22. The Hon'ble Supreme Court in case of State of Rajasthan

v. Shiv Dayal [(2019) 8 SCC 637], has held that a concurrent

finding of the fact is binding, unless it is pointed out that it was

recorded dehors the pleadings or it was based on no evidence or

based on misreading of the material on records and documents.

The Court held as under:

"When any concurrent finding of fact is assailed in second appeal, the appellant is entitled to point out that it is bad in law because it was recorded dehors the pleadings or it was based on no evidence or it was

(10 of 10) [CSA-82/2017]

based on misreading of material documentary evidence or it was recorded against any provision of law and lastly, the decision is one which no Judge acting judicially could reasonably have reached. (see observation made by learned Judge Vivian Bose,J. as his Lordship then was a Judge of the Nagpur High Court in Rajeshwar Vishwanath Mamidwar & Ors. vs.
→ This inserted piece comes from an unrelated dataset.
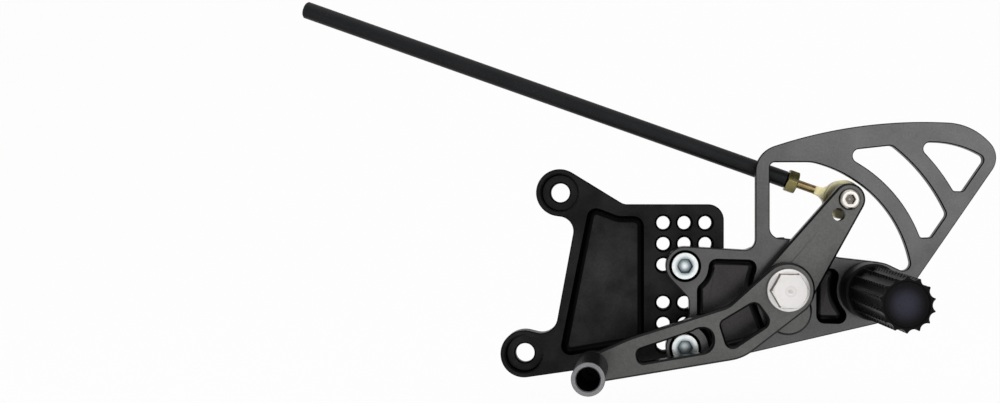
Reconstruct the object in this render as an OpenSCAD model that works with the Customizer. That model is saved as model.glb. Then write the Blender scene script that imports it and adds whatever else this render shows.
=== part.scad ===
// Rear-set footrest with gear-shift lever and linkage rod, for the left side of a motorcycle.
// Every piece is laid out flat in [x, y] with z as its distance outwards from the frame,
// and upright() stands it up: x runs to the rear, y becomes height, z becomes -Y, away from the bike.

/* [Frame mount] */
// Height between the two frame bolt holes
ear_rise = 76.5; // [72:0.5:82]
// Forward offset between the two frame bolt holes
ear_run = 16.9; // [13:0.1:21]
// Frame bolt hole diameter
ear_hole_d = 9; // [8.4:0.1:10.5]
// Radius of the ear round each frame bolt hole
ear_r = 11.2; // [10.4:0.1:12.4]
// Counterbore diameter for the frame bolt's head
ear_seat_d = 17.6; // [15:0.1:19]
// Counterbore depth for the frame bolt's head
ear_seat_depth = 4; // [2:0.5:6]

/* [Base plate] */
// Base plate thickness
base_t = 8; // [7:0.5:12]
// Pitch of the tapped adjustment holes
grid_pitch = 10; // [9.5:0.5:11]
// Height of the blank band between the upper and the lower block of holes
grid_gap = 18; // [16:0.5:20]
// Distance of the first column of holes behind the middle of the frame mount
grid_x = 57.6; // [55:0.1:60]
// Height of the top row of holes
grid_top = 24; // [22:0.5:26]
// Land between the outer holes and the plate's edges
grid_land = 8.8; // [7:0.1:11]
// Diameter of a tapped adjustment hole
tapped_d = 6.8; // [6.2:0.1:7]
// Countersink at the mouth of a tapped hole
tap_chamfer = 0.8; // [0.4:0.1:1.2]
// Corner radius of the base plate
base_corner_r = 7.5; // [5:0.5:10]
// Depth of the base plate's pocket
base_pocket_depth = 5; // [3.5:0.5:6]
// Fillet at the foot of every pocket's wall
floor_fillet = 3; // [1.5:0.25:3.25]

/* [Side plate] */
// Side plate thickness
side_t = 10; // [9:0.5:13]
// Heel guard thickness
guard_t = 4; // [3:0.5:5]
// Depth of the side plate's pockets
side_pocket_depth = 7; // [4:0.5:8]
// Radius of the two bosses round the plate bolts
boss_r = 9.1; // [8.4:0.1:10]
// Width of the waist between the two bosses' pocket and the front edge
waist_wall = 4.1; // [3:0.1:5]
// Pivot's distance behind the middle of the frame mount
pivot_x = 113.5; // [112:0.5:116]
// Pivot's height
pivot_y = -6; // [-8:0.5:-5]
// Foot peg's distance behind the middle of the frame mount
peg_x = 152; // [150:0.5:155]
// Foot peg's height
peg_y = -7; // [-9:0.5:-6]
// Radius of the side plate's rear corner round the foot peg
peg_boss_r = 16.4; // [15:0.1:18]
// Height of the heel guard's top edge
guard_top = 71; // [69:0.5:74]
// Width of the heel guard's front leg
guard_leg_w = 6.7; // [5.5:0.1:8]
// Inner radius of the heel guard's first curved rib, about the pivot
guard_arc_r = 59.7; // [59:0.1:61]
// Width of the heel guard's curved ribs
guard_rib_w = 7.7; // [6:0.1:9]
// Width of the gap between the heel guard's two curved ribs
guard_gap_w = 15.5; // [14:0.5:17]
// Wall between the heel guard's windows and its rear edge
guard_edge_w = 5.7; // [4.5:0.1:7]
// Height of the band along the heel guard's top
guard_band_h = 10.2; // [8:0.1:12]

/* [Shift lever] */
// Lever thickness
lever_t = 6; // [5:0.5:8]
// Distance from the pivot to the toe peg
lever_len = 95.2; // [90:0.1:100]
// Direction from the pivot to the toe peg
lever_angle = 201.6; // [200:0.1:203]
// Radius of the lever's hub
hub_r = 12.3; // [11.9:0.1:13]
// Radius of the lever's toe end
toe_boss_r = 7.2; // [6.8:0.1:8.5]

/* [Shift arm] */
// Arm thickness
arm_t = 6; // [5:0.5:8]
// Distance from the pivot to the rod end's bolt
arm_len = 50.2; // [48:0.1:51]
// Direction from the pivot to the rod end's bolt
arm_angle = 54.7; // [50:0.1:58]
// Radius of the arm round the pivot
arm_hub_r = 12.9; // [12.4:0.1:14]
// Radius of the arm's tip
arm_tip_r = 7.4; // [6.8:0.1:8]
// Radius of the arm's lobe below the pivot
arm_lobe_r = 11; // [10:0.1:12]
// Distance between the bolt hole and the spare hole
spare_step = 8.4; // [8.3:0.1:10]
// Diameter of the spare hole
spare_d = 6; // [5.6:0.1:6.2]

/* [Pivot] */
// Pivot bolt diameter
pivot_d = 10; // [8:0.5:10]
// Outer diameter of the steel sleeve
sleeve_d = 13; // [12.5:0.1:13.5]
// Outer diameter of the bronze bushes
bush_d = 16; // [15.4:0.1:16.6]
// Diameter of the bushes' flanges
bush_flange_d = 19.2; // [18:0.2:20]
// Thickness of the bushes' flanges
bush_flange_t = 0.8; // [0.6:0.1:1.4]
// Flange diameter of the pivot bolt
pivot_flange_d = 19.4; // [19.2:0.2:21.6]
// Width of the pivot bolt's hexagon across its flats
pivot_hex_af = 15; // [13:0.5:16]
// Height of the pivot bolt's head
pivot_head_h = 8; // [6:0.5:10]

/* [Foot peg] */
// Length of the foot peg
peg_len = 71; // [60:1:80]
// Diameter of the peg's smooth collar
peg_collar_d = 26; // [25:0.2:26.6]
// Length of the peg's smooth collar
peg_collar_len = 15; // [10:0.5:20]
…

Dashrath Narayan Chilwelkar & Ors.,[AIR 1943 Nag 117 para 43]"

23. The Hon'ble Supreme Court in case C. Doddanarayan

Reddy vs. C. Jayarama Reddy [(2020) 4 SCC 659], has

observed that where two courts have reached a finding which is

not based upon any misreading of material documents, nor is

recorded against provisions of law and neither can it be said that

any Judge acting judiciously and reasonably could not have

reached such a finding, then High Court is not required to interfere

with such fact findings while exercising its jurisdiction under

Section 100 CPC.

24. As a result, the second appeal is bereft of merits being no

involvement of any substantial question of law and accordingly,

the same is hereby dismissed. Record be sent back.

25. All pending application(s), if any, stand(s) disposed of.